Stroud Green is slowly losing its anonymity. Nestled between two communities with strong identities - trendy Crouch End and downmarket Finsbury Park - this north London district is inching toward gentrification. New ethnic restaurants are replacing fast food shops and launderettes, and community groups are trying to spruce the place up.

Nevertheless, Stroud Green is still primarily a dormitory community with an abundance of period homes and excellent communications, although many locals have to take a bus to and from Finsbury Park station.

In compensation, that station offers service on two underground lines and also has mainline service to the City. From the station, buses fan out to all parts of Stroud Green.

Little more than a decade ago, Stroud Green locals had all the doner kebabs they wanted at their doorstep, whereas fancier fare usually meant a trip uphill to upmarket Crouch End. Now, after an influx of young professionals and Islington wannabes, the area has its own decent eateries.

They helped lure Cheryl Pilliner-Reeves, 30, an environment architect who runs her own practice, from Archway to a two-bed flat near Finsbury Park seven years ago.

"I was attracted primarily by the park and the restaurants, especially the Thai restaurant Cats. There was a good variety of restaurants when I first moved here, and more have opened since. You always feel welcome in these places."

The N4 postcode is mostly in the borough of Haringey, but it also encompasses wisps of Islington and Hackney. The area around the train station and Seven Sisters Road is rough and ready, but Pilliner-Reeves remains undaunted.

"I've never had any problems, and even when I take the last Tube at night, there are always other people around, including women," she says. "I always feel fine here."

Pilliner-Reeves praises the area's social mix: "Stroud Green is between many other up-and-coming neighbourhoods and has a nice environment, a combination of families and young people, and social housing.

"The social housing is well-scaled and well-sited alongside large houses and smaller flats, so there is no overwhelming imbalance." She estimates that her flat has more than tripled in value since she bought it.

What's available for first-timers?

Prices are lowest towards the Hackney Borough side of Stroud Green, and highest near Crouch End. Private and former council studios and one-bed flats start from £100,000 on or near Seven Sisters Road, but three-bed ex-council flats can top £200,000.

What about homes for young couples and families?

Well-located two-bed flats start from £150,000. Period houses from small to medium to large are available, from £300,000 to more than £800,000 for between five and eight bedrooms. A three-bed flat in the popular Mount View Road in the heart of Stroud Green can cost more than a larger period house near Manor House.

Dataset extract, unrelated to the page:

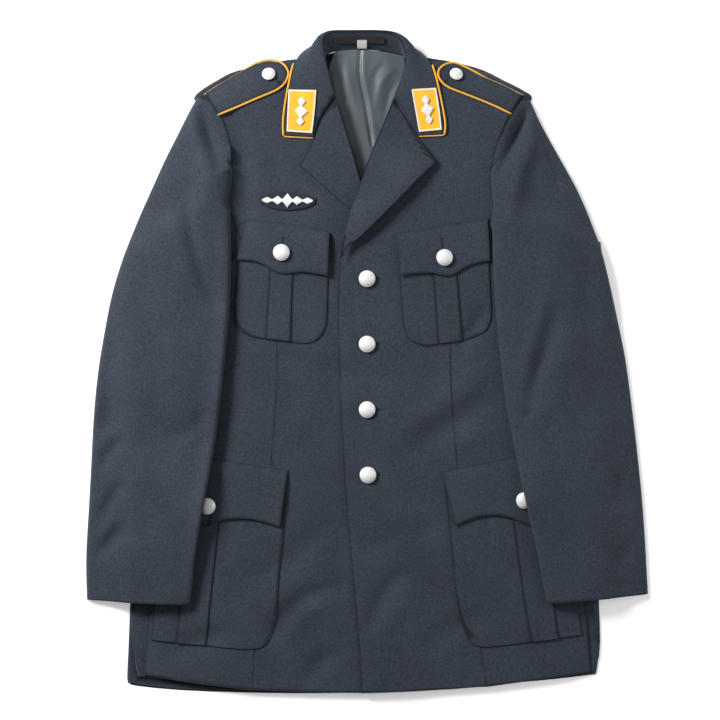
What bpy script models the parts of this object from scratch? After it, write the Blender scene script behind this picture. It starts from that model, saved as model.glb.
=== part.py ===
"""A uniform jacket lying flat on its back, buttoned, with its sleeves beside and over its sides.

Every cut piece is a closed wall of cloth. Tables are in millimetres: x runs across the jacket, +X on
the wearer's left, y runs from the hem up to the collar, and z is up from the surface it lies on.
"""
import math
from bisect import bisect_right
from collections import namedtuple

import bpy
import bmesh
from mathutils import Vector
from mathutils.bvhtree import BVHTree

MM = 0.001           # table units to metres
CLOTH = 1.6          # wall of a panel
TRIM = 1.2           # wall of what is sewn on a panel
COLLAR = 1.8         # wall of the collar
GAP = 0.3            # between two pieces at a seam
LIE = 0.75           # between the two fronts, and under a lapel
SLEEVE_LIE = 1.7     # under a sleeve where it lies on the body
PLEAT = 1.5          # height of a pocket's box pleat
PIPING = 1.1         # radius of the yellow piping
FLOOR_TOP = CLOTH    # top of the back panel

NECK = Vector((-3.0, 335.0))  # middle of the neck, which the collar goes around

# Half sections of the body: sides of the lying shape, how high it lofts, how wide its edges round off
Section = namedtuple("Section", "y right left loft fall")
BODY = [
    Section(-394, -268, 268, 5.0, 45),
    Section(-290, -258, 256, 5.4, 60),
    Section(-190, -253, 252, 5.8, 70),
    Section(-80, -248, 250, 6.3, 70),
    Section(15, -251, 252, 6.6, 70),
    Section(128, -262, 262, 7.2, 65),
    Section(175, -272, 266, 8.0, 60),
    Section(212, -256, 250, 9.0, 52),
    Section(248, -240, 230, 10.4, 46),
    Section(283, -222, 209, 12.0, 40),
    Section(305, -211, 198, 13.0, 36),
    Section(323, -198, 189, 13.0, 34),
]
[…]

What's the transport like?

Finsbury Park station is on the Piccadilly and Victoria underground lines, and WAGN service to King's Cross and Moorgate. WAGN's Harringay station is convenient for the section of Stroud Green north of Finsbury Park.

What about the Barking-Gospel Oak line?

Half-way between Crouch End and Finsbury Park is the Crouch Hill station on the Barking-Gospel Oak line. The service is valuable for commuters, who go to Gospel Oak and change to the North London line for Willesden Junction, Richmond and Stratford.

How green is Stroud Green?

The 115-acre Finsbury Park - home to the Fleadh, London's biggest outdoor Irish music festival - is undergoing a £5m facelift, which will include dredging the lake and renovating play areas. The refurbishment also includes work to a section of Parkland Walk. The large Stationer's Park (a green-flag winner) and tennis courts straddle both sides of Weston Park.

Why does Parkland Walk ring a bell?

Parkland Walk is a nature trail between Finsbury Park and Highgate. Today the longest nature reserve in the capital, it occupies former railway track that once linked Finsbury Park with Alexandra Palace. Original train platforms still line part of the route.

What about shops and schools?

Stroud Green Road and Stapleton Hall Road boast numerous restaurants, including Yamina (Moroccan), Cats (Thai), The Triangle (North African), several good pizza joints, and curry houses (Jai Krishna is vegetarian). A Tesco is located on Stroud Green Road, and quality food and clothing shops are located in Crouch End and Muswell Hill. Nearby Holloway Road is lined with shops large and small.

And one for the pub quiz

What family is commemorated in the name Seven Sisters Road?

Answer: The name derives from seven elm trees planted in Tottenham by seven sisters in the 19th century.